In the Asia Pacific region, we are interpreting the renewed mandate for innovation as an opportunity to reframe: building on insights from past efforts whilst at the same time gathering energy around a new intent. As Keren Perla memorably put it “start-ups like Labs must always have at least one eye on what their next move might be”. In our case, our sight is now turning towards the “belly of the beast”. To find a new relevance and accelerate impact, this is the hypothesis we are exploring, we need to develop a new engagement mechanism with the mothership: the way UNDP understand itself and builds its rationale for action. Whilst in our early innovation efforts the emphasis was on labs as places at the edge that can test and prototype new approaches that can be scaled (both internally and externally), in this new phase we are pursuing a more ambitious, perhaps impossible, but arguably more long-lasting line of exploration: changing the rationale under which the organisation organises its project portfolio and learns from it.
Three innovation trajectories: (a) at the edge of the organisation, (b) engaging with the mothership, and (c) building portfolios of learning options
For this reason, after having resisted for a long time attempts at defining innovation, for this new phase we decided to adopt Luca Gatti’s words: “innovation is furnishing a system with renewal capability”. This focuses our efforts on institutional innovation. As Esko Kilpi reminded us, an organisation emerges out of patterns of relations and decisions making. Hundreds of decisions to do (or not to do) things differently are taken at all levels across an organisation (and its partners) every day. They determine its ability to innovate and learn.
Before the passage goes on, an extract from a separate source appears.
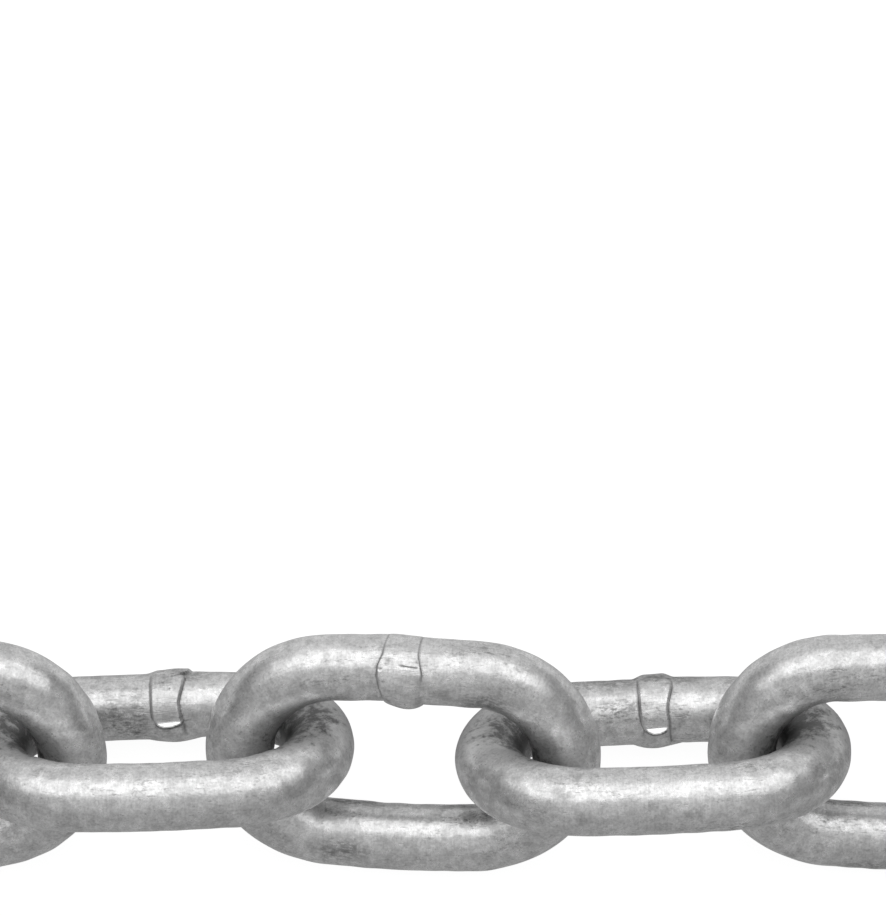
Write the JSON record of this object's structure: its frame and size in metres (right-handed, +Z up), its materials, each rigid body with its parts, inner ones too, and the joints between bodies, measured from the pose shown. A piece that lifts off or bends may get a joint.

It is those patterns that we are interested in surfacing and eventually shifting to answer more effectively questions of relevance and coherence. This lies at the heart of our promise of becoming “the fastest learning network” in development. It is the renewal capability that we ultimately want to bring to governments and partners to accelerate impact and open new possibilities at a time when collective imagination seems to be locked into the search of unicorns and quick fixes.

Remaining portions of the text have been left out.